Reports indicate the U.S. operation to ‘unblock’ the Strait of Hormuz under President Trump has failed to fully restore shipping flows, with Iranian forces still effectively controlling transit. This reinforces the risk of persistent, policy‑driven disruption to a chokepoint that handles a large share of global seaborne oil and LNG, likely supporting a higher geopolitical risk premium in energy benchmarks.

Details

  1. What happened: A report notes that from the start of the U.S. Armed Forces operation ordered by President Trump to restore freedom of navigation in the Strait of Hormuz, ‘plans have gone awry’: shipping has not been fully restored and Iranian military personnel continue to maintain control of transit. This is framed as Trump trying to shift responsibility for an operation that is not meeting its objectives.

  2. Supply/demand impact: Roughly 17–20% of global seaborne crude exports and a significant share of Qatari and other Gulf LNG transit the Strait of Hormuz. The key point is not that volumes have abruptly dropped in the last hour, but that an expected normalization via U.S. naval action has not materialized.
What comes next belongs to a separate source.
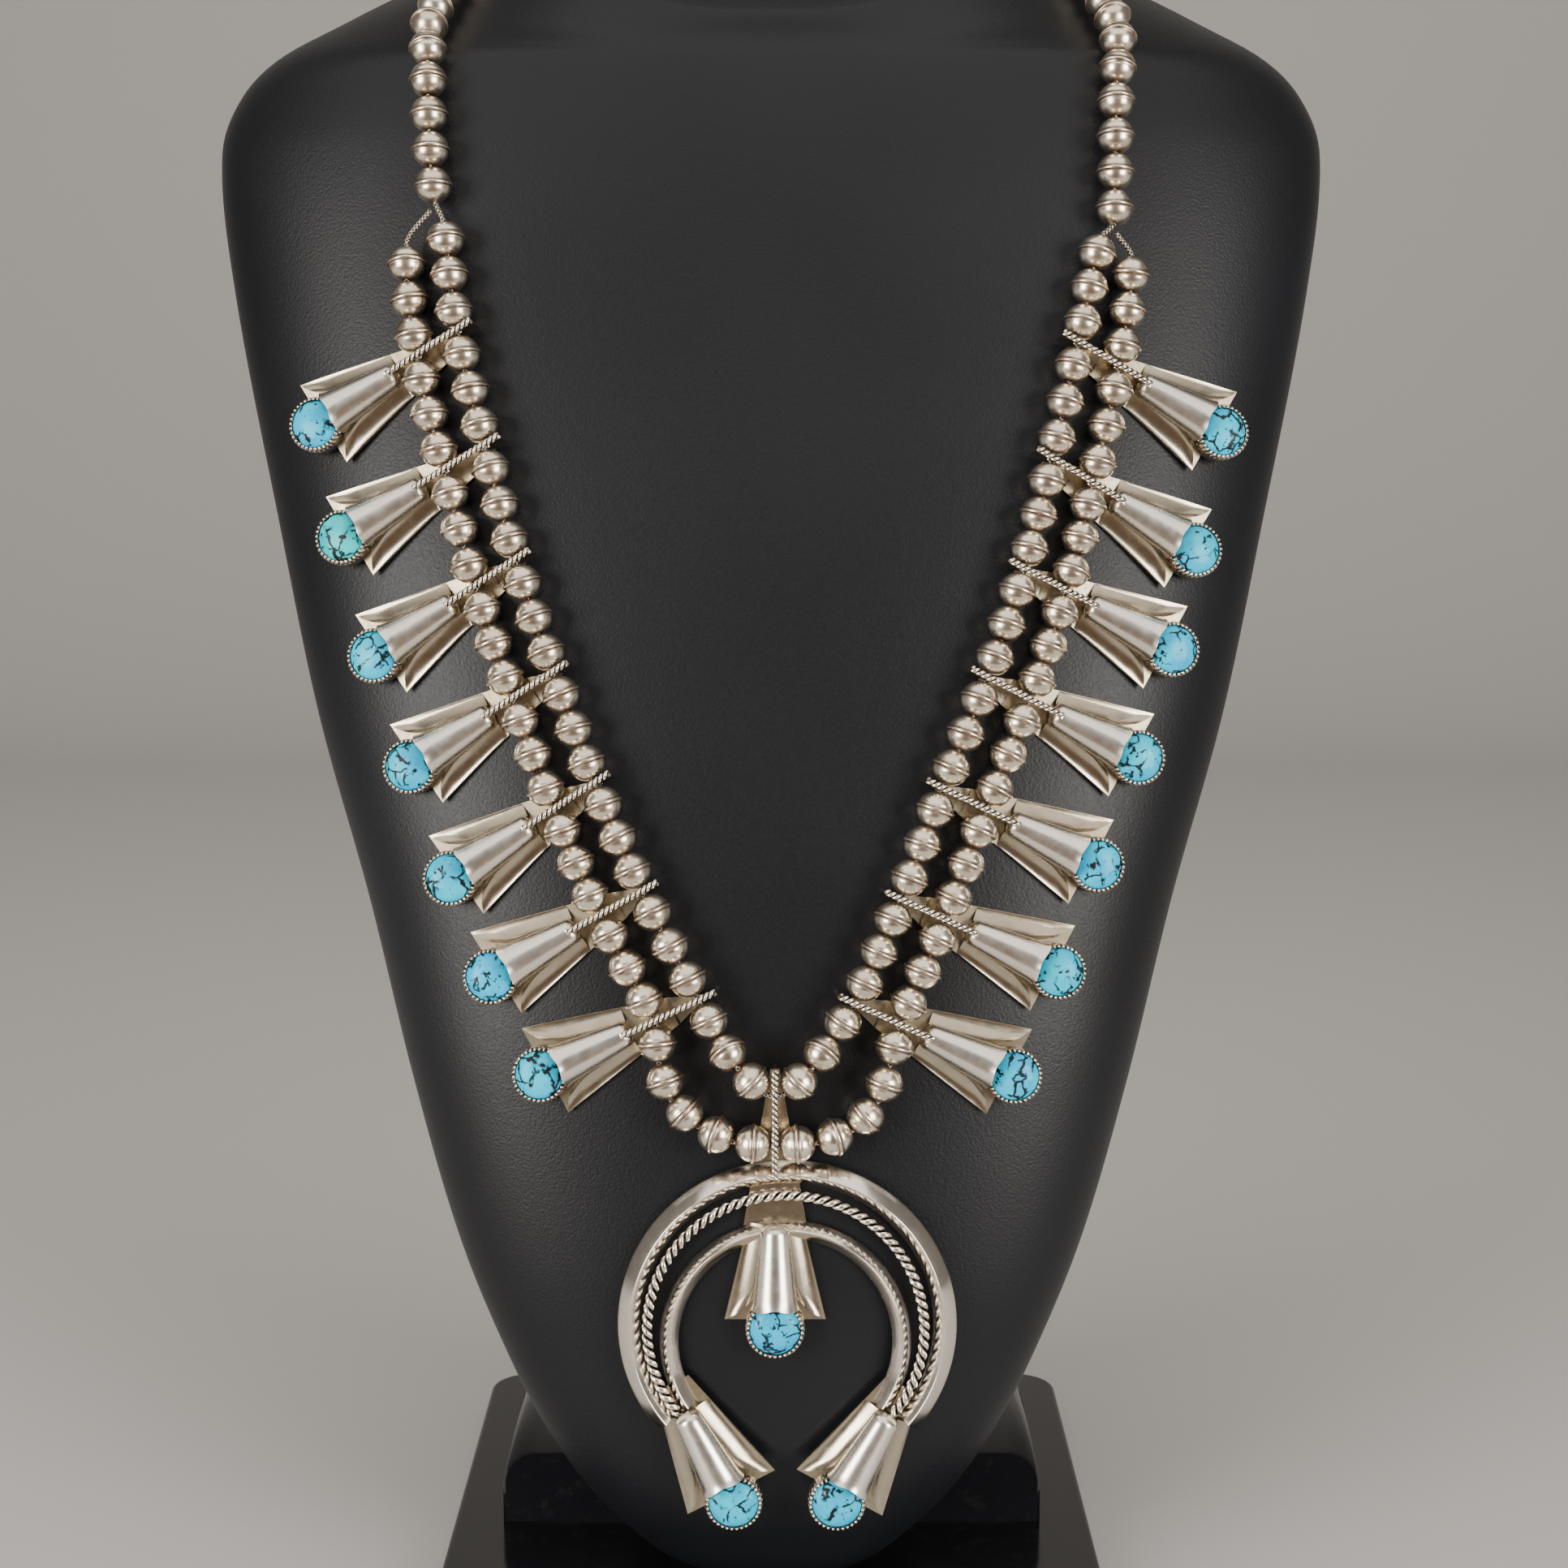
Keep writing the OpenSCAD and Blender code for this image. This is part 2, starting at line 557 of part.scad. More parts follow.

That extends the horizon over which partial disruptions, higher insurance premia, and self‑sanctioning by shipowners and charterers can constrain effective supply and raise delivered costs. Even a perceived 5–10% probability of serious disruption in Hormuz tends to move front‑month Brent and key Middle East grades by >1–2%, as seen in past U.S.–Iran standoffs (2012 sanctions ramp‑up, 2019 tanker attacks, 2020 Soleimani strike).

  3. Affected assets and directional bias: The immediate effect is to support and potentially extend the geopolitical risk premium on:

  1. Historical precedent: Episodes where U.S. naval deployments failed to clearly deter Iran in Hormuz (e.g., 2019 limpet mine incidents, seizures of UK‑linked and other tankers) saw a sustained $2–5/bbl risk premium in Brent over otherwise implied fundamentals. Markets typically reprice quickly once they conclude that de‑escalation is not imminent.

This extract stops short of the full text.